Конечно же, мы не пребываем в той чувственной эйфории, которую переживали в первое время знакомства, но душевное взаимопонимание между нами полное, и я даже не представляю себе, что оно может быть иным.
- Михаил, вновь вопрос тебе. В твоем творчестве значительное место занимает благотворительность. Многие годы она была забыта, теперь вновь возрождается. На твой взгляд, каковы ее основные цели и задачи?
- Если в двух словах, то - возродить Россию. Я уверен: для выживания нации, ее утверждения, для того чтобы она сумела понять себя, нужно уметь хранить свою историю.
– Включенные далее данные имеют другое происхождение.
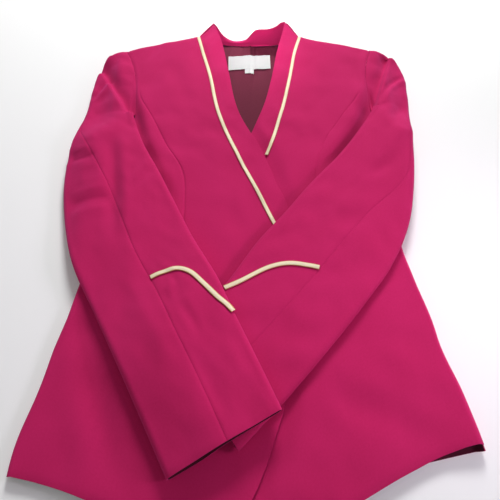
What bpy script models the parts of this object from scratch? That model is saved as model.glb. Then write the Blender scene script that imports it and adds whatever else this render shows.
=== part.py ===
"""Collarless uniform blazer, laid flat with both sleeves folded across its front.

Lengths are metres and +Z is up. The back lies on the surface, the hem points to -Y and the neck
to +Y. Left and right are the wearer's, so the right side is at -X. Tables are in centimetres.
"""

import math
from collections import namedtuple

import bpy
from mathutils import Vector
from mathutils.bvhtree import BVHTree

CM = 0.01
MM = 0.001

# The origin of the finished part, at the middle of the laid-out garment.
MIDDLE_X = -0.62 * CM
MIDDLE_Y = 4.6 * CM

# Cloth thicknesses, and the small gaps that keep the pieces apart.
CLOTH = 1.5 * MM
LINING = 1.2 * MM
TRIM = 1.0 * MM
LABEL = 1.0 * MM
SEAM = 0.15 * MM
LAY = 0.3 * MM
REST = 1.7 * MM

TRIM_WIDTH = 6.0 * MM
SHOULDER_ROLL = 11.0 * MM
SHOULDER_TURN = math.radians(-80)
UNDERLAP = 3.6 * MM
UNDERLAP_REACH = 2.2 * CM
SIDE_REACH = 5.0 * CM
CHEST_START = 11.0 * CM
CHEST_RISE = 5.0 * CM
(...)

Надеюсь, что мы, русские артисты, поможем в этом Родине. Это особенно актуально сегодня, когда над памятниками и могилами наших солдат, погибших, освобождая Европу от фашизма, совершаются практически открытые надругательства. Мы должны понять, что можно и нужно делать для защиты нашей памяти о героях. Как правильно сказал поэт: «Это нужно - не мертвым! Это надо - живым!»
Мы обязаны также помогать молодым людям сохранять в себе талант, развивать его. Особая наша забота - малоимущие слои населения. Словом, для благотворительности - самое широкое поле деятельности. Свою десятину на нем я буду пахать постоянно и неустанно. Это мой долг поэта, певца, гражданина.
- Где тебе лучше работается, в больших или в малых аудиториях?
- У меня, смею полагать, музыка для души. Мой предел поэтому - театральный зал. Перед многочисленными аудиториями не работаю. Я должен видеть глаза, улыбки, эмоции людей. Не могу петь в пустом помещении, не могу и не хочу превращать свою музу в средство выколачивания денег, хотя это очень простое занятие. До тюpьмы я был богатым человеком, по тем, «застойным» понятиям. Сейчас тоже не бедный, но на этом пункте не зацикливаюсь. Мои интересы куда шире примитивного меркантилизма. Жизнь моя куда богаче самой изысканной материальной роскоши, за ней поэтому и не гонюсь.
Я всегда работаю. Другое состояние мне неведомо. Сочиняю, исполняю, гастролирую. Жизнь продолжается.